Collected data:
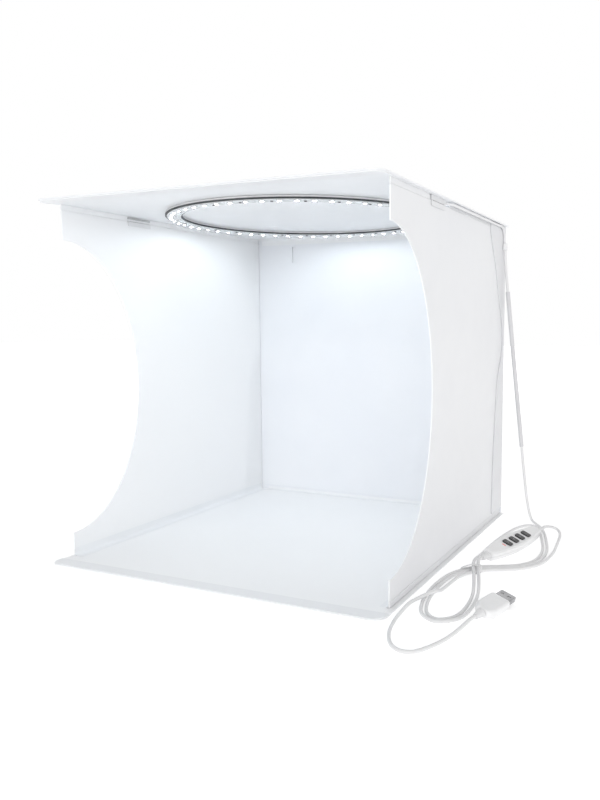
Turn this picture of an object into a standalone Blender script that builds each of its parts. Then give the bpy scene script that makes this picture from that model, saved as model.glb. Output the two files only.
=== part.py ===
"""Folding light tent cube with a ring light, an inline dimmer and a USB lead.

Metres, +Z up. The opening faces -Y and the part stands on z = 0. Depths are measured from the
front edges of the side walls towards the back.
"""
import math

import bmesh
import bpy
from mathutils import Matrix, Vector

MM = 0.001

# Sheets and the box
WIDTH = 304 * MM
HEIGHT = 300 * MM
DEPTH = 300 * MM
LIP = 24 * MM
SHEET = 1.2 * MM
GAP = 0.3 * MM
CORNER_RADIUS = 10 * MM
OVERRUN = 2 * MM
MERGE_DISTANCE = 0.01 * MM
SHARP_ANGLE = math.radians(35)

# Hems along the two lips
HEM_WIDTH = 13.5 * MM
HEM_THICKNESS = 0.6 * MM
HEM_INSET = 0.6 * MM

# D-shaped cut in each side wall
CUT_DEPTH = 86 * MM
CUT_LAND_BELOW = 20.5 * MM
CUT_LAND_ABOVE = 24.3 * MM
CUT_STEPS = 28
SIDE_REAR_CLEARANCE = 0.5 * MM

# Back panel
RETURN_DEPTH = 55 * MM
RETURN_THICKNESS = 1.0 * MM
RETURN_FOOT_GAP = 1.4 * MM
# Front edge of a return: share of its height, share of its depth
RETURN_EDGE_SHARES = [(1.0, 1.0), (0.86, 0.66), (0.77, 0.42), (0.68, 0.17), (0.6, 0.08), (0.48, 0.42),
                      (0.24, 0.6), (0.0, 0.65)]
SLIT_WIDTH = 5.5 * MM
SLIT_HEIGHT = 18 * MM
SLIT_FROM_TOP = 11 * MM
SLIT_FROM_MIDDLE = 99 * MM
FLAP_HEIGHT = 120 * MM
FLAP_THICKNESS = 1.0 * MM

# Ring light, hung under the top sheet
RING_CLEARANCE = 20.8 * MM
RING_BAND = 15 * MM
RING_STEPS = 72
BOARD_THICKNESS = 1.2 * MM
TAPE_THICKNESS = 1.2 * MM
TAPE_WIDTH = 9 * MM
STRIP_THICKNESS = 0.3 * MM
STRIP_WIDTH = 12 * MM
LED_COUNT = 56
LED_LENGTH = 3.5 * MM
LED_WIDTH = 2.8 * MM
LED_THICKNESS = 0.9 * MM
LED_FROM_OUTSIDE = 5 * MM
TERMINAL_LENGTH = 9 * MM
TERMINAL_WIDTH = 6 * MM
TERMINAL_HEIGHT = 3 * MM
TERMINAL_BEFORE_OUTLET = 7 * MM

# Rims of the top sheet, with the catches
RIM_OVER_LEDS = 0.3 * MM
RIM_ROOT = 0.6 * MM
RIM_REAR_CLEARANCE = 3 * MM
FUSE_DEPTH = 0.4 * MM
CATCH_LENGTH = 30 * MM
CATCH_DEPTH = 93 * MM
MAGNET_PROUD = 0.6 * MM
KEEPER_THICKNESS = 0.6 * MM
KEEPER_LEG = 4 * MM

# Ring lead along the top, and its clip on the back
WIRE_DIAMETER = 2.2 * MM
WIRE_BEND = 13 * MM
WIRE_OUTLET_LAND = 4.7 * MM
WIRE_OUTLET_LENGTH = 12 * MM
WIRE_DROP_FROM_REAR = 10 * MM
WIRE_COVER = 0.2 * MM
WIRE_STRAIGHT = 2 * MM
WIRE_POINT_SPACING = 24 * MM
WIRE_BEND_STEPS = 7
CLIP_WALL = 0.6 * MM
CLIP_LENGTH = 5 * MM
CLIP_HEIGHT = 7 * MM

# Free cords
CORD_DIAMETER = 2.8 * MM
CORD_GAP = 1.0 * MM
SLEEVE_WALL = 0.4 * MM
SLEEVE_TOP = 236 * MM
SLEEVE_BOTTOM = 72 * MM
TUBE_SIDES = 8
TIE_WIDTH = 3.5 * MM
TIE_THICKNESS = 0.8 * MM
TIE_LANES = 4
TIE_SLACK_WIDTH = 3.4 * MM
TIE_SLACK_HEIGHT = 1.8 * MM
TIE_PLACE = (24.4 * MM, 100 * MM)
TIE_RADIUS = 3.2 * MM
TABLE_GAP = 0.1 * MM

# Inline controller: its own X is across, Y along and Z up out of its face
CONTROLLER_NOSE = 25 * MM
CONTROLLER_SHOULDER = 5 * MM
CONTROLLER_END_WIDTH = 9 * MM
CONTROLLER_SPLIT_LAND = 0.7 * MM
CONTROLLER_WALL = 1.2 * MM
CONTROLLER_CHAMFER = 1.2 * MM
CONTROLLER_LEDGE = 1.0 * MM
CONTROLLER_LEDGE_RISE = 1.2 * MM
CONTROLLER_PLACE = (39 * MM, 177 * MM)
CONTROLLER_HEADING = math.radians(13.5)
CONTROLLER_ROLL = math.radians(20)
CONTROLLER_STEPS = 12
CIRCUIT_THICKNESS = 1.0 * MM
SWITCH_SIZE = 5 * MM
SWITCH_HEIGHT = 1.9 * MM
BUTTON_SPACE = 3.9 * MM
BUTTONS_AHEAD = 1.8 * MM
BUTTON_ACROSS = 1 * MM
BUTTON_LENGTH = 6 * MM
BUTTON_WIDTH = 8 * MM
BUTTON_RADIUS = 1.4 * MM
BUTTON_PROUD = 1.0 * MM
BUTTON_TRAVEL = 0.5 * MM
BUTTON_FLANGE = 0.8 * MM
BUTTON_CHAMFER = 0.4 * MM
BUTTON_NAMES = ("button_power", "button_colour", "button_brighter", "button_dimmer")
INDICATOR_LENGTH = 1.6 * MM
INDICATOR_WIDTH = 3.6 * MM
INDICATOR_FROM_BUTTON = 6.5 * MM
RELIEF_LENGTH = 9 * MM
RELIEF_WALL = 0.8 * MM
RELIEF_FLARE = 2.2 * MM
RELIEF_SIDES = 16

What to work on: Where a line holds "each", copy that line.

Result:
Turn this picture of an object into a standalone Blender script that builds each of its parts. Then give the bpy scene script that makes this picture from that model, saved as model.glb. Output the two files only.
# D-shaped cut in each side wall